Traditional data centres leverage fibre optics for external networks, but the racks themselves use copper-based electrical wires, which spend significant amounts of time idle, which uses up large amounts of energy and subsequently increasing costs for operators.
IBM’s researchers propose applying the optics through a prototype module designed to complement existing electrical wires.
The researchers proposed the added CPO technology could potentially boost bandwidth between chips as much as 80 times compared to electrical connections.
The paper claims chipmakers designing hardware for AI workloads could add six times as many optical fibres at the edge of a silicon photonics chip.
Each unit of fibre is around three times the width of a human hair but could potentially span up to hundreds of meters in length and transmit terabits of data per second.
The IBM researchers assembled a high-density PWG at 50 micrometre pitch optical channels, adiabatically coupled to silicon photonics waveguides, using standard assembly packaging processes.

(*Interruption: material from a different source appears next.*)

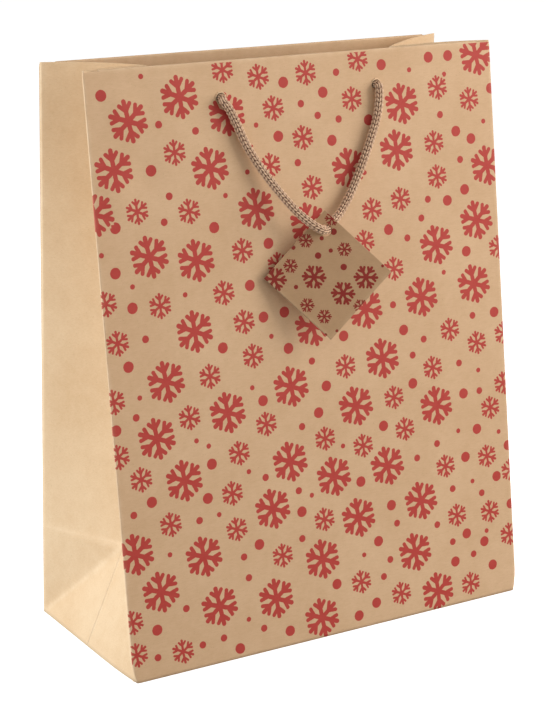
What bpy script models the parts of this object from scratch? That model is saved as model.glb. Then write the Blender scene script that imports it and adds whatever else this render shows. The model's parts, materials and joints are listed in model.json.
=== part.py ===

In simpler terms: Engineers developed optical technology to replace electrical connections, potentially cutting data centre energy use by 80% and accelerating AI model training.
“With this breakthrough, tomorrow’s chips will communicate much like how fibre optics cables carry data in and out of data centres, ushering in a new era of faster, more sustainable communications that can handle the AI workloads of the future,” Gil said.